Signal Extension Modes


Before calculating the discrete wavelet transform using filter banks , it becomes necessary to lengthen the signal . Depending on the extrapolation method, significant artifacts may occur at the signal boundaries, leading to inaccuracies in the DWT transform.

PyWavelets provides several signal extrapolation techniques that can be used to minimize this negative effect. To demonstrate such methods, use the following listing:

Listing demonstration of signal extension methods
import numpy as np
from matplotlib import pyplot as plt
from pywt._doc_utils import boundary_mode_subplot
# synthetic test signal
x = 5 - np.linspace(-1.9, 1.1, 9)**2
# Create a figure with one subplots per boundary mode
fig, axes = plt.subplots(3, 3, figsize=(10, 6))
plt.subplots_adjust(hspace=0.5)
axes = axes.ravel()
boundary_mode_subplot(x, 'symmetric', axes[0], symw=False)
boundary_mode_subplot(x, 'reflect', axes[1], symw=True)
boundary_mode_subplot(x, 'periodic', axes[2], symw=False)
boundary_mode_subplot(x, 'antisymmetric', axes[3], symw=False)
boundary_mode_subplot(x, 'antireflect', axes[4], symw=True)
boundary_mode_subplot(x, 'periodization', axes[5], symw=False)
boundary_mode_subplot(x, 'smooth', axes[6], symw=False)
boundary_mode_subplot(x, 'constant', axes[7], symw=False)
boundary_mode_subplot(x, 'zeros', axes[8], symw=False)
plt.show()



The graphs show how a short signal (red) expands (black) beyond its original length.

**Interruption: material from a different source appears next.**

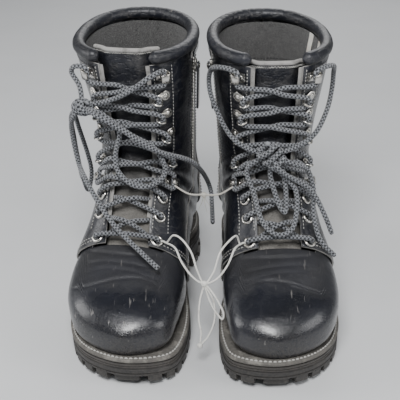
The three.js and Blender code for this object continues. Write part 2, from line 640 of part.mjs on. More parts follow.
// ---- One boot -----------------------------------------------------------------------------------------
function makeBoot(side) {
  const bow = bows[side];
  const place = (list) => list.map(([u, across, offset]) => spot(u, across, offset));
  const knot = { top: (x) => place(x > 0 ? bow.topInner : bow.topOuter) };
  const route = lacingPoints(knot);
  const lacing = cord(route.whole, laceDiameter);
  const clearance = cord(route.throughEyelets, laceDiameter + 2 * gap + 1);
  const bowBody = union(bowPieces(side));
  return [
    ["outsole", outsole(), rubber],
    ["heel_block", heelBlock(), rubber],
    ["midsole", midsole(), rubber],
    ["welt", welt(), paleLeather],
    ["insole", insole(), greyCloth],
    ["vamp", vamp(), black],
    ["quarter_outer", cut(lateralQuarter(), [clearance]), black],
    ["quarter_inner_front", cut(medialFront(), [clearance]), black],
    ["quarter_inner_back", medialBack(), black],
    ["heel_counter", heelCounter(), black],
    ["backstay", backstay(), black],
    ["collar_pad", collarPad(), black],
    ["lining", lining(), greyCloth],
    ["tongue", tongue(side), paleLeather],
    ["clips_outer", clipRow(-1), nickel],
    ["clips_inner", clipRow(1), nickel],
    ["eyelets_outer", eyelets(-1), nickel],
    ["eyelets_inner", eyelets(1), nickel],
    ["vent", vent(), nickel],
    ["zip_tape", zipTape(), greyCloth],
    ["zip_slider", zipSlider(), nickel],
    ["zip_pull", zipPull(), black],
    ["zip_garage", zipGarage(), black],
    ["lacing", lacing, laceCloth],
    ["bow", bowBody, laceCloth],
  ];
}

// ---- The pair -----------------------------------------------------------------------------------------
const stance = {
  right: { x: -63, y: 0, turn: 0.14, lean: -0.06 },
  left: { x: 58, y: -5, turn: 0.05, lean: 0 },
};

// From a boot's own frame to the pair: mirrored for the left boot, leaned, turned and moved.
function stand(side) {
  const { x, y, turn, lean } = stance[side];
  const mirror = side === "left" ? -1 : 1;
  const shear = new THREE.Matrix4().set(1, 0, lean, -40 * lean, 0, 1, 0, 0, 0, 0, 1, 0, 0, 0, 0, 1);
  const matrix = new THREE.Matrix4().makeScale(mirror, 1, 1);
  matrix.premultiply(shear);
  matrix.premultiply(new THREE.Matrix4().makeRotationZ(-mirror * turn));
  return matrix.premultiply(new THREE.Matrix4().makeTranslation(x, y, 0));
}

// The white string that ties the two boots together, in the pair's own frame.
function tieString() {
  const anchor = (side) => spot(rows[0], eyeletReach + 6.5, 3.5).applyMatrix4(stand(side));
  const [from, to] = [anchor("right"), anchor("left")];
  const middle = from.clone().lerp(to, 0.5);
  const at = (x, y, z) => middle.clone().add(vec(x, y, z));
  const rightHalf = [at(-27, -6, 12), at(-22, -14, 12), at(-14, -24, 3), at(-7, -30, -20)];
  const leftHalf = [at(10, -31, -20), at(15, -25, 3), at(23, -15, 12), at(28, -7, 12)];
  const span = [from, ...rightHalf, at(1, -34, -28), ...leftHalf, to];
  const knot = new THREE.SphereGeometry(3, 8, 6).translate(...at(1, -34, -28).toArray());
  const tail = [at(1, -34, -28), at(9, -38, -38), at(14, -48, -50), at(6, -60, -62), at(-3, -66, -68)];
  const bead = new THREE.SphereGeometry(2.6, 8, 6).translate(...at(-3, -66, -68).toArray());
  return union([cord(smooth(span, 16), stringDiameter), knot, cord(smooth(tail, 10), stringDiameter), bead]);
}

const pair = new THREE.Group();
pair.name = "combat_boots";
function addPiece(name, geometry, finish) {
  const mesh = new THREE.Mesh(closed(geometry), new THREE.MeshStandardMaterial(finish));
  mesh.geometry.computeVertexNormals();
  mesh.name = name;
  pair.add(mesh);
}
for (const side of ["right", "left"]) {
  for (const [name, geometry, finish] of makeBoot(side)) {
    addPiece(`${side}_${name}`, geometry.applyMatrix4(stand(side)), finish);
  }
}
addPiece("tie_string", tieString(), whiteCotton);

// The origin is the middle of the boots' footprint, on the floor; the laces and the string don't count.
const boots = pair.children.filter((mesh) => !/lacing|bow|string/.test(mesh.name));
const box = new THREE.Box3();
for (const mesh of boots) box.expandByObject(mesh);
const centre = box.getCenter(vec(0, 0, 0));
for (const mesh of pair.children) mesh.geometry.translate(-centre.x, -centre.y, -box.min.z);

export default pair;
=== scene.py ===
# %% [markdown]
# # A pair of worn lace-up combat boots
# A boot is leather drawn over a last, which is a solid foot shape, and stitched to a welt that carries the
# rubber sole. The lesson follows that order: first the last as a function, then cords, leather, metal and
# rubber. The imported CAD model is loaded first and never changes; every new piece rides on one of its bodies.

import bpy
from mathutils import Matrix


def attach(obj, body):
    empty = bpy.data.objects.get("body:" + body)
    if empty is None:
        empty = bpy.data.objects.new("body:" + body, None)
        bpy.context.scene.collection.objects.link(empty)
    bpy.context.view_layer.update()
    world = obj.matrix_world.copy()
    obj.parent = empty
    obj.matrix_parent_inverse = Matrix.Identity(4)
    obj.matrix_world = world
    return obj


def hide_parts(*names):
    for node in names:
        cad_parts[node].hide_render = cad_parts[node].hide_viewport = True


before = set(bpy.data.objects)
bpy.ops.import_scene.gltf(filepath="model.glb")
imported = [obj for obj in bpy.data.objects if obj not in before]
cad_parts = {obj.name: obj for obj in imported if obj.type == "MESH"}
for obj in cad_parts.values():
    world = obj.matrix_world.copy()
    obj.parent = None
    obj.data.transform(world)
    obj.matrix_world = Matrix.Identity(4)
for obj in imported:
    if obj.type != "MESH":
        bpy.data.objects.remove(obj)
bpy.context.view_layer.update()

import bpy
import numpy as np
from mathutils import Vector

# %% [markdown]
# ## Camera, floor and light
# The pair is seen from a little above the toes with a long lens, which keeps the two toes the same size. The
# camera is made first, because the cords are judged by what it sees. A real studio would use big soft boxes:
# black leather has hardly any colour of its own, so wide lights matter more here than strong ones.

# %% Camera
CAMERA_DISTANCE = 0.876
CAMERA_ELEVATION = np.radians(25.9)
CAMERA_AIM = Vector((-0.004, 0.0, 0.1105))
view_line = Vector((0.0, np.cos(CAMERA_ELEVATION), -np.sin(CAMERA_ELEVATION)))
camera_data = bpy.data.cameras.new("camera")
camera_data.lens = 82.5
camera = bpy.data.objects.new("camera", camera_data)
camera.location = CAMERA_AIM - view_line * CAMERA_DISTANCE
camera.rotation_euler = view_line.to_track_quat("-Z", "Y").to_euler()
bpy.context.scene.collection.objects.link(camera)
bpy.context.scene.camera = camera
print("camera at", [round(x, 3) for x in camera.location])


# %% Soft lights
def soft_box(name, place, aim, size, watts):
    """A square area light at a place, turned toward a point."""
    light = bpy.data.lights.new(name, "AREA")
    light.size = size
    light.energy = watts
    lamp = bpy.data.objects.new(name, light)
    lamp.location = place
    lamp.rotation_euler = (Vector(aim) - Vector(place)).to_track_quat("-Z", "Y").to_euler()
    bpy.context.scene.collection.objects.link(lamp)


soft_box("key_light", (-0.12, -0.85, 1.1), (0, -0.02, 0.1), 0.42, 19)
soft_box("fill_light", (1.2, -0.6, 0.75), (0, 0, 0.12), 0.7, 7)
soft_box("side_light", (-1.25, 0.0, 0.6), (0, 0, 0.12), 0.7, 8)
soft_box("back_light", (0.2, 1.3, 1.0), (0, 0, 0.15), 0.9, 8)
room = bpy.data.worlds.new("room")
room.use_nodes = True
room.node_tree.nodes["Background"].inputs["Color"].default_value = (0.86, 0.88, 0.9, 1)
room.node_tree.nodes["Background"].inputs["Strength"].default_value = 0.22
bpy.context.scene.world = room
print("lights", len(bpy.data.lights))

# %% [markdown]
# ## The last
# The last is a stack of sections that runs from the toe tip over the instep and up the shaft. Each section is a
# superellipse, a rounded oval, between a top line and an under line. All of it is one function of two
# parameters, u along the stations and v round the section, so every leather piece is a patch of it.

# %% Stations of the last, in millimetres
MM = 0.001
SEAT = 24.8
TOP_Y = [-145, -131, -102, -57, -28, -13, -9, -7, -7, -9, -14, -17]
TOP_Z = [46, 62, 74, 89, 118, 142, 155, 169, 182, 208, 246, 272]
UNDER_Y = [-145, -131, -100, -40, 25, 86, 127, 141, 129, 121, 118, 118]
UNDER_Z = [SEAT + 6, SEAT + 2.6, SEAT + 0.4, SEAT + 0.3, SEAT + 10.2, SEAT + 17, SEAT + 20, 86, 133, 193, 254, 280]
HALF = [0, 35, 49.5, 51.5, 43.5, 39.5, 39.5, 41, 42, 47.6, 52, 53]
SHIFT = [7, 5, -1, -3, -3, -1, 0, 0, 0, 0, 0, 0]
BOX = [4, 4, 4, 4, 4, 4, 3.4, 2.4, 2.2, 2.2, 2.2, 2.2]
ROUNDNESS = 2.3
COLLAR = 10.0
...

Discrete Wavelet Transform


To demonstrate DWT, we will use a signal with a dynamic frequency spectrum, which increases with time. The beginning of the signal contains low-frequency values, and the end of the signal contains frequencies of the short-wave range. This allows us to easily determine which part of the frequency spectrum is filtered out by simply looking at the time axis:

Listing
from pylab import *
from numpy import*
x = linspace(0, 1, num=2048)
chirp_signal = sin(250 * pi * x**2)    
fig, ax = subplots(figsize=(6,1))
ax.set_title("Сигнал с динамическим частотным спектром ")
ax.plot(chirp_signal) 
show()




The discrete wavelet transform in PyWavelets 1.0.3 is the pywt.dwt () function, which calculates the approximating coefficients cA and the detailed coefficients cD of the first level wavelet transform of the signal specified by the vector:

Transformation Level One Listing
import pywt
from pylab import *
from numpy import *
x = linspace (0,  1,  num = 2048)
y = sin (250  *  pi * x**2)
st='sym5'
(cA, cD) = pywt.dwt(y,st)
subplot(2, 1, 1)
plot(cA,'b',linewidth=2, label='cA,level-1')
grid()
legend(loc='best')
subplot(2, 1, 2)
plot(cD,'r',linewidth=2, label='cD,level-1')
grid()
legend(loc='best')
show()




Transformation Level 5 Listing
import pywt
from pylab import *
from numpy import *
x = linspace (0,  1,  num = 2048)
y = sin (250  *  pi * x**2)
st='sym5'
(cA, cD) = pywt.dwt(y,st)
(cA, cD) = pywt.dwt(cA,st)
(cA, cD) = pywt.dwt(cA,st)
(cA, cD) = pywt.dwt(cA,st)
(cA, cD) = pywt.dwt(cA,st)
subplot(2, 1, 1)
plot(cA,'b',linewidth=2, label='cA,level-5')
grid()
legend(loc='best')
subplot(2, 1, 2)
plot(cD,'r',linewidth=2, label='cD,level-5')
grid()
legend(loc='best')
show()



The approximation coefficients (cA) represent the output of the low-pass filter (averaging filter) DWT. The detail coefficients (cD) represent the output of the high-pass filter (differential filter) DWT.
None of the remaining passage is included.